Print the first line of the material below and each line after it, exactly as written, ending with the line that contains "return points".

(Supplied information):

######

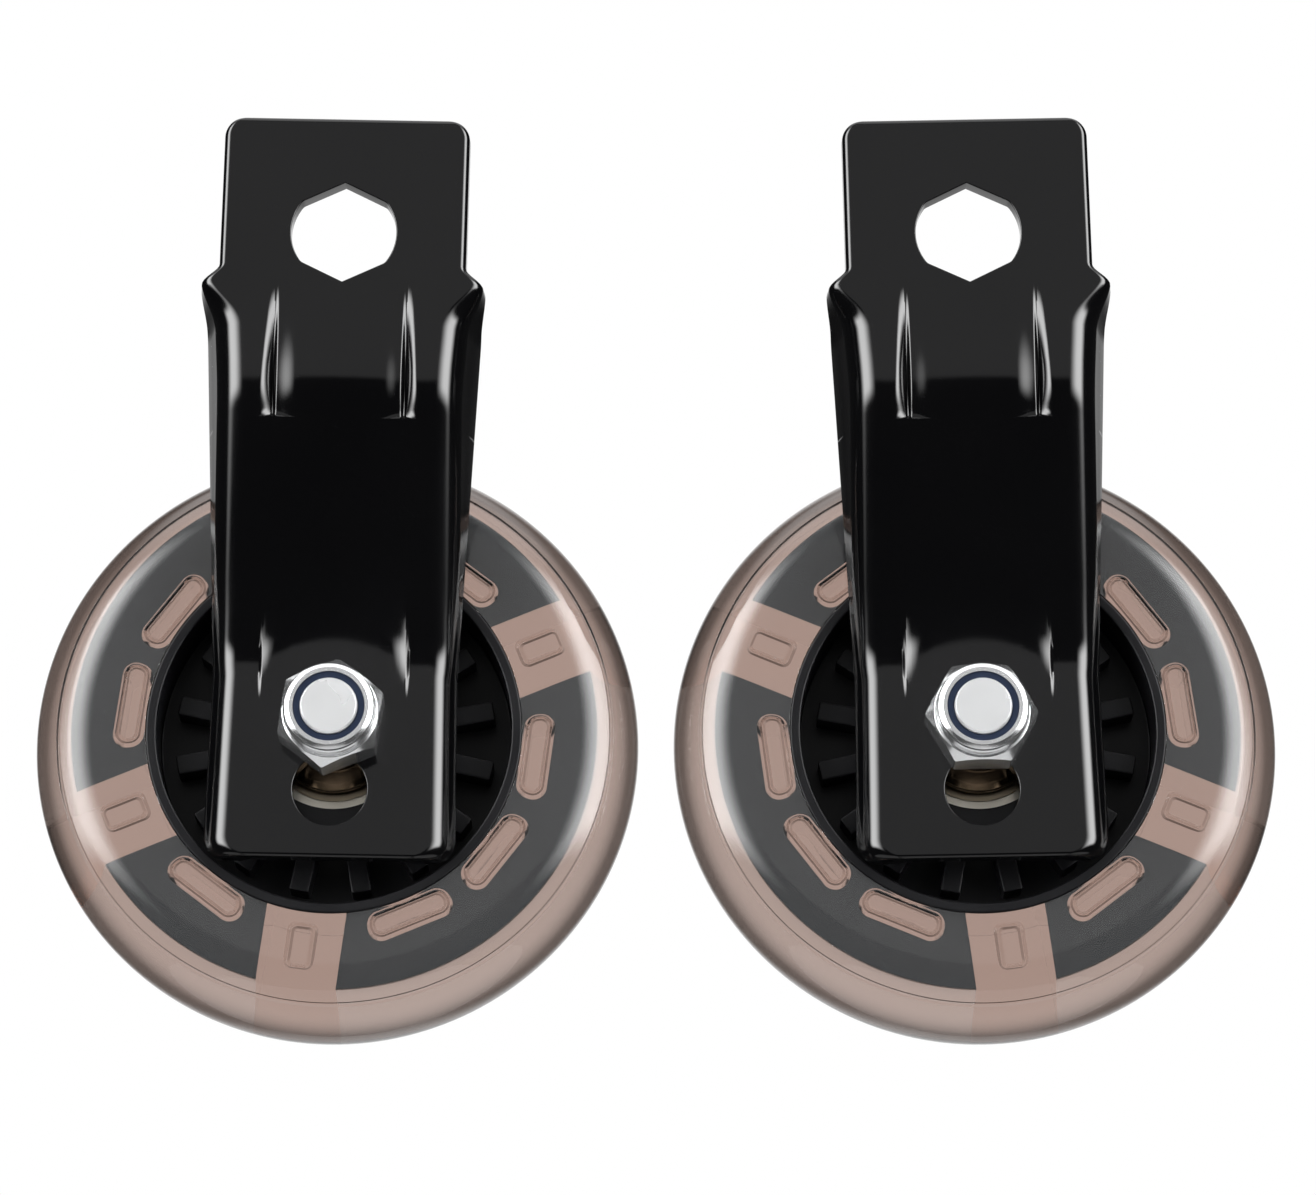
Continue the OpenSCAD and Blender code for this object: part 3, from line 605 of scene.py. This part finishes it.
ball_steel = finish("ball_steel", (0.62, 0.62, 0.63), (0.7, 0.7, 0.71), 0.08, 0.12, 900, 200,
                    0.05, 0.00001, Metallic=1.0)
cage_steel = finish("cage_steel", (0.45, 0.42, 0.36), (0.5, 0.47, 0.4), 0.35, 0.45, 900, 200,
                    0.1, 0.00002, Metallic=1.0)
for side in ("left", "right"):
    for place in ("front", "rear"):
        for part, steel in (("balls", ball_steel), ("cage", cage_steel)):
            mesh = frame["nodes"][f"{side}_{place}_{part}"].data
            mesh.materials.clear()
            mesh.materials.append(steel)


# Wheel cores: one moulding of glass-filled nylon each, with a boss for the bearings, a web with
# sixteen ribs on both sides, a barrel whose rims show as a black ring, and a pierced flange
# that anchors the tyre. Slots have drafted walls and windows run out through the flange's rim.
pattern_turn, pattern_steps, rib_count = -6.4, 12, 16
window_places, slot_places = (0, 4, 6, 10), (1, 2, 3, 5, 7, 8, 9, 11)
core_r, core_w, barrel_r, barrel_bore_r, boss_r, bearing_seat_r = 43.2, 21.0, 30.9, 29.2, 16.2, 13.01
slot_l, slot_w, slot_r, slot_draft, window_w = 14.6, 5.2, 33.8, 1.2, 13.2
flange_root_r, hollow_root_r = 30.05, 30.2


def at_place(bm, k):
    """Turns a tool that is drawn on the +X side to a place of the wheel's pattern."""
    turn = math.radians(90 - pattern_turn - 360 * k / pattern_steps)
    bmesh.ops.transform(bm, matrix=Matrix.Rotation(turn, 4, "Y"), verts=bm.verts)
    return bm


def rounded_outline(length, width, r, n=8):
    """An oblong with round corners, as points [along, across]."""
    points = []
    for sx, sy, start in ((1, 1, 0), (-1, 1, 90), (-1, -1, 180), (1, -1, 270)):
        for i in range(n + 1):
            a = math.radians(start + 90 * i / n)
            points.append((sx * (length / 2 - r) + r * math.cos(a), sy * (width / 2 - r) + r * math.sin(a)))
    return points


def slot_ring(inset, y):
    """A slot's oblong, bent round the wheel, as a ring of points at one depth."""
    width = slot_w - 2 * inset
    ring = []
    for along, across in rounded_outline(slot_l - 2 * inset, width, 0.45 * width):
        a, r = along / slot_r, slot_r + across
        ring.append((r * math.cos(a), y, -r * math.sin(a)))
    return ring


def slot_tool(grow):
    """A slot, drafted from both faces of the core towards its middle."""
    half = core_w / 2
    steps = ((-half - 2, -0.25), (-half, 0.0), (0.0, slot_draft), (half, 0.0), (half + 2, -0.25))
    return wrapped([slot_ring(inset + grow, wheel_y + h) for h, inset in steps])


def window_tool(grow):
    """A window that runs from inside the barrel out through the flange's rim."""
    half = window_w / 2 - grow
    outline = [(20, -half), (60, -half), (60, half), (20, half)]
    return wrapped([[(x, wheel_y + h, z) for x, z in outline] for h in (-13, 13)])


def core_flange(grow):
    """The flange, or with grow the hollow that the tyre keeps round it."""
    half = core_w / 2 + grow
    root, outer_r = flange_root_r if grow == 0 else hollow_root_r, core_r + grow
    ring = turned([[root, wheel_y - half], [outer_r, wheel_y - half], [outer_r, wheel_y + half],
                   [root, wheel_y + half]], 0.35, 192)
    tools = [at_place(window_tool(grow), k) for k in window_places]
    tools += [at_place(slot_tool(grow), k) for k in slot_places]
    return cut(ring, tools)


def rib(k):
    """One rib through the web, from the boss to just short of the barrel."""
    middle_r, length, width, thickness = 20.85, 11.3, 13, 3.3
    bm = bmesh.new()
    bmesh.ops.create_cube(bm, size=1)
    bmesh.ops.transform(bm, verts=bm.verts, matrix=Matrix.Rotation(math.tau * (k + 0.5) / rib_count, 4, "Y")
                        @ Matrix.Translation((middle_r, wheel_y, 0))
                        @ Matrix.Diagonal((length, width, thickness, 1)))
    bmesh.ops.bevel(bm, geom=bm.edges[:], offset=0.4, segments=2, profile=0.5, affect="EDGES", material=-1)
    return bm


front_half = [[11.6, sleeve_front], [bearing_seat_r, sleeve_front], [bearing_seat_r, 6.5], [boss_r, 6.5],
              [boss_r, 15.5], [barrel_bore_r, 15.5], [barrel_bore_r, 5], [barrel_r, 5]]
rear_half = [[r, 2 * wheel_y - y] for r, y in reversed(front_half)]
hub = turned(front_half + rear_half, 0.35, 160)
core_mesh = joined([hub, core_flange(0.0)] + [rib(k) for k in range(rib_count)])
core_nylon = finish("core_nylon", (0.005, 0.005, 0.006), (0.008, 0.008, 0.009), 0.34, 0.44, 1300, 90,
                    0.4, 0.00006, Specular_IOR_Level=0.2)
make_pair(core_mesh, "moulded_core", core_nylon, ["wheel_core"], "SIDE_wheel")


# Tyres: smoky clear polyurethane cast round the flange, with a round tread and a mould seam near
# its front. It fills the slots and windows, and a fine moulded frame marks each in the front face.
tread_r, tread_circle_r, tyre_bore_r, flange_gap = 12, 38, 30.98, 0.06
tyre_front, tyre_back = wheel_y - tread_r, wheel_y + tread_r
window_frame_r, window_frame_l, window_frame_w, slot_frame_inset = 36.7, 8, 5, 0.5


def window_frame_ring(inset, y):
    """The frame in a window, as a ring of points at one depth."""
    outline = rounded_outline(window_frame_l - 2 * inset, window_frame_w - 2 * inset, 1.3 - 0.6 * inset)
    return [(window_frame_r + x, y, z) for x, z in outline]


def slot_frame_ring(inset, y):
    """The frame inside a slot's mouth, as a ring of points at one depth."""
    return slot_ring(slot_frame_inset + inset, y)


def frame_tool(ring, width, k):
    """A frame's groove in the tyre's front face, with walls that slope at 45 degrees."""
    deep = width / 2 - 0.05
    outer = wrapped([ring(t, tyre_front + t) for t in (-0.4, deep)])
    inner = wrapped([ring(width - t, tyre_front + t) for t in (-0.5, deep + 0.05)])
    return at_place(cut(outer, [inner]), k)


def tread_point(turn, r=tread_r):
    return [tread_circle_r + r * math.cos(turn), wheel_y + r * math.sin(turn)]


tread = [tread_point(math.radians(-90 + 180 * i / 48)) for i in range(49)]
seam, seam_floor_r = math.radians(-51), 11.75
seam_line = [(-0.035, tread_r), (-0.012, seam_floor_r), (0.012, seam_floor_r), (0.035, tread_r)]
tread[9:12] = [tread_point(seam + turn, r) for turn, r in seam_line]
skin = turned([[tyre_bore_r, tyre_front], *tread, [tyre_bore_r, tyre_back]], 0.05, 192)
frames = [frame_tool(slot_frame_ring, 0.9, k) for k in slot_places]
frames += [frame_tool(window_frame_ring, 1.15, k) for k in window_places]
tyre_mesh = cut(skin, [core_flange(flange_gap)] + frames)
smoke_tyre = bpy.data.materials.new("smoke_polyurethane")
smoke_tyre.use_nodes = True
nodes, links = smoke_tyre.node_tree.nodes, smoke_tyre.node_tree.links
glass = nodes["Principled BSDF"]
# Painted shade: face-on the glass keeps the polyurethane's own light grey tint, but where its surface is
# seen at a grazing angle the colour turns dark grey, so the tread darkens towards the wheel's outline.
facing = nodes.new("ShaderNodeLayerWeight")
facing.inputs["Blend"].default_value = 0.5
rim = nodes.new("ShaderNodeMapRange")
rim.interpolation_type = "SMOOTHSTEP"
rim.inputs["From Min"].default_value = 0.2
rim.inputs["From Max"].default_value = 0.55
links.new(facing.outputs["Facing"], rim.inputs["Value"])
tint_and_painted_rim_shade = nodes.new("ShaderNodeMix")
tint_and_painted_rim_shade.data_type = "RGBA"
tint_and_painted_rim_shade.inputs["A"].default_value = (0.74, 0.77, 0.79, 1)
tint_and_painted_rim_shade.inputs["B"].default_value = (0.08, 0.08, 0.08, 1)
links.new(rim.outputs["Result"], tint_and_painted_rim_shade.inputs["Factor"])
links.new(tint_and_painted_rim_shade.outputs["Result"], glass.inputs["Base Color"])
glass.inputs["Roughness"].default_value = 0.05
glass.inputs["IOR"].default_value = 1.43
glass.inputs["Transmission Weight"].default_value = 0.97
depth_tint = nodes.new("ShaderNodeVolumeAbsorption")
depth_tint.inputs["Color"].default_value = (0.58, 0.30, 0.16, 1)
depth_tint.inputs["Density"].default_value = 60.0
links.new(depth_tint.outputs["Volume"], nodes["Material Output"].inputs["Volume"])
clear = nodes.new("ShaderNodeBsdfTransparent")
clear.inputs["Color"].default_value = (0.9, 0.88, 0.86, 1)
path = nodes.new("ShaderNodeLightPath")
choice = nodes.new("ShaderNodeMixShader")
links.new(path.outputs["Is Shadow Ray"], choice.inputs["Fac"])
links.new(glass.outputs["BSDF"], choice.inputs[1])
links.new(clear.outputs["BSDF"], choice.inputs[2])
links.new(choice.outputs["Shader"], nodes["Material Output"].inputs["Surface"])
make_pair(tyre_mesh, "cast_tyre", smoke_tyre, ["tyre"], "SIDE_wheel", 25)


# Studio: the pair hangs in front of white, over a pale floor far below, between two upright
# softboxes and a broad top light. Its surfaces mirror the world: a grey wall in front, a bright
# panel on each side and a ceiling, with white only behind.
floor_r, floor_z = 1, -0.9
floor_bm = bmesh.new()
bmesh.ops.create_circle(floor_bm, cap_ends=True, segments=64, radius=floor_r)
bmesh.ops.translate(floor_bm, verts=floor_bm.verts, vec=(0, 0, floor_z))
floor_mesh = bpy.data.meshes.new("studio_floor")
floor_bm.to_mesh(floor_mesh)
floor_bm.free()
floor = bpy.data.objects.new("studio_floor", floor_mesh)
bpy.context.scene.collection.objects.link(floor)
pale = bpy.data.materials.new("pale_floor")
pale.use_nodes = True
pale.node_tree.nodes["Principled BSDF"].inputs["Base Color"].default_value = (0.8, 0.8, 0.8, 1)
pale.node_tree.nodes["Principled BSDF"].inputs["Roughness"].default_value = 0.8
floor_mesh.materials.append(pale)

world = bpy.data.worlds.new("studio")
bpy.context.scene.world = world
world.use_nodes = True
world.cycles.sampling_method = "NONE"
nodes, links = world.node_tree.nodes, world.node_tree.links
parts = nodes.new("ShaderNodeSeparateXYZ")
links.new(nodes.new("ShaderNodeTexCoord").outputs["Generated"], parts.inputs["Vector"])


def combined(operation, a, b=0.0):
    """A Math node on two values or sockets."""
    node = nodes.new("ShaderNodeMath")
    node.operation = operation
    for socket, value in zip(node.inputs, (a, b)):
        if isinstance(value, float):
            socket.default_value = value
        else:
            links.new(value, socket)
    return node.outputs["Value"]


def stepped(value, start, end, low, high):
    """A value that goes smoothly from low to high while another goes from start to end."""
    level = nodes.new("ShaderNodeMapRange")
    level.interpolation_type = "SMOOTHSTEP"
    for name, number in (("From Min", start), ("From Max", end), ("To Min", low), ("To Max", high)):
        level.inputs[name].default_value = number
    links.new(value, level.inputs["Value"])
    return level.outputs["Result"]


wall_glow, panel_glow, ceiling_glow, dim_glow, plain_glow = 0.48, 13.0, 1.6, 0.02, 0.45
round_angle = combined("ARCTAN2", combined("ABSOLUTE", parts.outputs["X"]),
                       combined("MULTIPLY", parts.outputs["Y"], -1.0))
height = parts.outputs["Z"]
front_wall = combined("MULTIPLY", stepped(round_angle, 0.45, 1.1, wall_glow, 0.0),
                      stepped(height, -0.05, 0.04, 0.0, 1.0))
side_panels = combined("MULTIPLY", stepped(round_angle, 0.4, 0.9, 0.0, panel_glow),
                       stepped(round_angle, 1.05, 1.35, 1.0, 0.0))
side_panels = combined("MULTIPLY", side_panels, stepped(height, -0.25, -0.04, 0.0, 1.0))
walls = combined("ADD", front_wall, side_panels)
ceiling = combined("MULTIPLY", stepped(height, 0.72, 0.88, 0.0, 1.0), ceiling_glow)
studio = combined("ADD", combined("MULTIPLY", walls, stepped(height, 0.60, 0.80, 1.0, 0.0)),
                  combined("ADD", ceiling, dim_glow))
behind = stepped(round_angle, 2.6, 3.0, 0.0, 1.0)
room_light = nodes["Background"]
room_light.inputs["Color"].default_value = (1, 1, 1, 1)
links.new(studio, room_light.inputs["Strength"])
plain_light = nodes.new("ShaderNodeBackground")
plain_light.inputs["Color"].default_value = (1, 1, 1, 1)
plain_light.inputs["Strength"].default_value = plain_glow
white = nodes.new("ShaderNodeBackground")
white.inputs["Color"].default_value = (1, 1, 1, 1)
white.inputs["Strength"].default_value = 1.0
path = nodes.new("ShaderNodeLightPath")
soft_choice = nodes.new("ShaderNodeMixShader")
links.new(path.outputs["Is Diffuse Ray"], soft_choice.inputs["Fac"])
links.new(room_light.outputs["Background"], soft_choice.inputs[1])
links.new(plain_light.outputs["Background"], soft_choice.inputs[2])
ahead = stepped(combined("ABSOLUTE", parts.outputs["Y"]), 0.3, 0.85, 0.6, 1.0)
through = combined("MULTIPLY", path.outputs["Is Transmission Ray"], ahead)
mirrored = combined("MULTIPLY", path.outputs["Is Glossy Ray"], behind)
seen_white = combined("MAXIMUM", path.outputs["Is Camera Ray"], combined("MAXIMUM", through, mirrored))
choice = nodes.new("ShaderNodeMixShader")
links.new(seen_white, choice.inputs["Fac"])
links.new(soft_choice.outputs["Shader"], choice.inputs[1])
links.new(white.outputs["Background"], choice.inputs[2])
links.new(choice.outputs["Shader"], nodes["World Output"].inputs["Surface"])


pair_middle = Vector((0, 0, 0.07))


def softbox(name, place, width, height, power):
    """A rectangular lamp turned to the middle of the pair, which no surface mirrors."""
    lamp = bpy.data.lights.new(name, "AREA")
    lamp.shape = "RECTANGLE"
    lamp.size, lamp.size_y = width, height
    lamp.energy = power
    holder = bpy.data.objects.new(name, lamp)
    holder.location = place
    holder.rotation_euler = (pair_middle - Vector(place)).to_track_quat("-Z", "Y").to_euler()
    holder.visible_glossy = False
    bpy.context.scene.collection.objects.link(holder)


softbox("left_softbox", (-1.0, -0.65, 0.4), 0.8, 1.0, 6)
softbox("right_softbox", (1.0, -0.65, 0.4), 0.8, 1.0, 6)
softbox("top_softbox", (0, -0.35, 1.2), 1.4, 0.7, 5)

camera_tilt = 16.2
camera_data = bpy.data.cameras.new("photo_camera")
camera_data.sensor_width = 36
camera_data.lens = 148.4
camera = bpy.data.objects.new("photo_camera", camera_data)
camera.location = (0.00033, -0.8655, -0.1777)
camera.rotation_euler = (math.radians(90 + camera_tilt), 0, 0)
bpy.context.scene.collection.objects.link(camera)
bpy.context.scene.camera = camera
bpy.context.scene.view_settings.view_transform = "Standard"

######

(Result for this task):
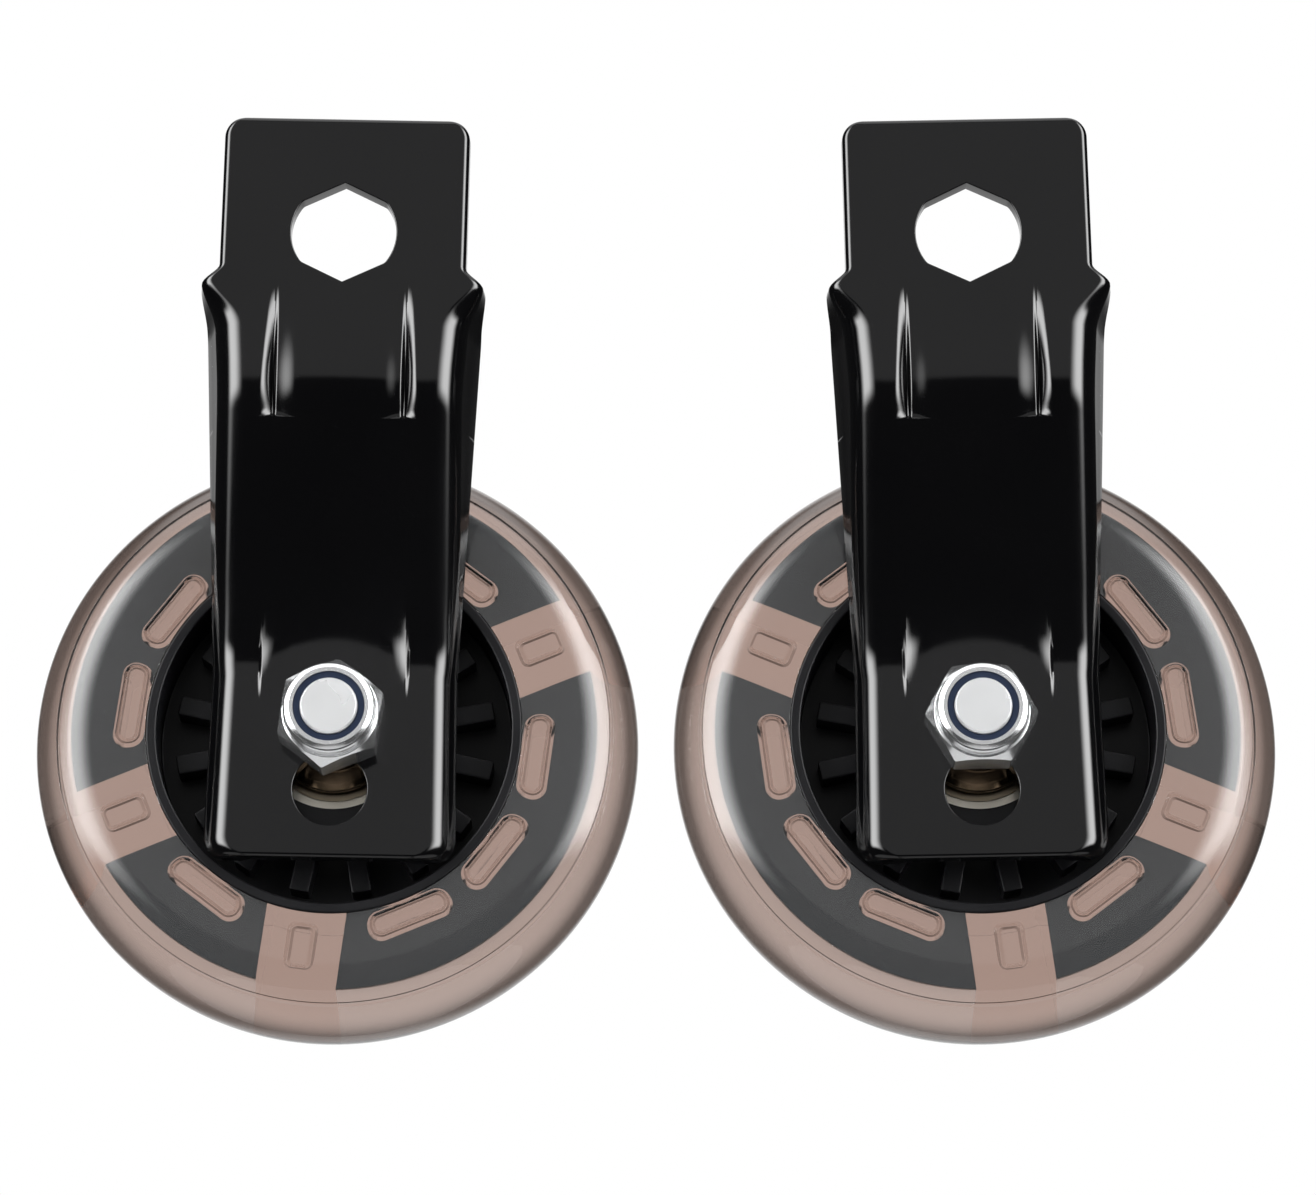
Continue the OpenSCAD and Blender code for this object: part 3, from line 605 of scene.py. This part finishes it.
ball_steel = finish("ball_steel", (0.62, 0.62, 0.63), (0.7, 0.7, 0.71), 0.08, 0.12, 900, 200,
                    0.05, 0.00001, Metallic=1.0)
cage_steel = finish("cage_steel", (0.45, 0.42, 0.36), (0.5, 0.47, 0.4), 0.35, 0.45, 900, 200,
                    0.1, 0.00002, Metallic=1.0)
for side in ("left", "right"):
    for place in ("front", "rear"):
        for part, steel in (("balls", ball_steel), ("cage", cage_steel)):
            mesh = frame["nodes"][f"{side}_{place}_{part}"].data
            mesh.materials.clear()
            mesh.materials.append(steel)


# Wheel cores: one moulding of glass-filled nylon each, with a boss for the bearings, a web with
# sixteen ribs on both sides, a barrel whose rims show as a black ring, and a pierced flange
# that anchors the tyre. Slots have drafted walls and windows run out through the flange's rim.
pattern_turn, pattern_steps, rib_count = -6.4, 12, 16
window_places, slot_places = (0, 4, 6, 10), (1, 2, 3, 5, 7, 8, 9, 11)
core_r, core_w, barrel_r, barrel_bore_r, boss_r, bearing_seat_r = 43.2, 21.0, 30.9, 29.2, 16.2, 13.01
slot_l, slot_w, slot_r, slot_draft, window_w = 14.6, 5.2, 33.8, 1.2, 13.2
flange_root_r, hollow_root_r = 30.05, 30.2


def at_place(bm, k):
    """Turns a tool that is drawn on the +X side to a place of the wheel's pattern."""
    turn = math.radians(90 - pattern_turn - 360 * k / pattern_steps)
    bmesh.ops.transform(bm, matrix=Matrix.Rotation(turn, 4, "Y"), verts=bm.verts)
    return bm


def rounded_outline(length, width, r, n=8):
    """An oblong with round corners, as points [along, across]."""
    points = []
    for sx, sy, start in ((1, 1, 0), (-1, 1, 90), (-1, -1, 180), (1, -1, 270)):
        for i in range(n + 1):
            a = math.radians(start + 90 * i / n)
            points.append((sx * (length / 2 - r) + r * math.cos(a), sy * (width / 2 - r) + r * math.sin(a)))
    return points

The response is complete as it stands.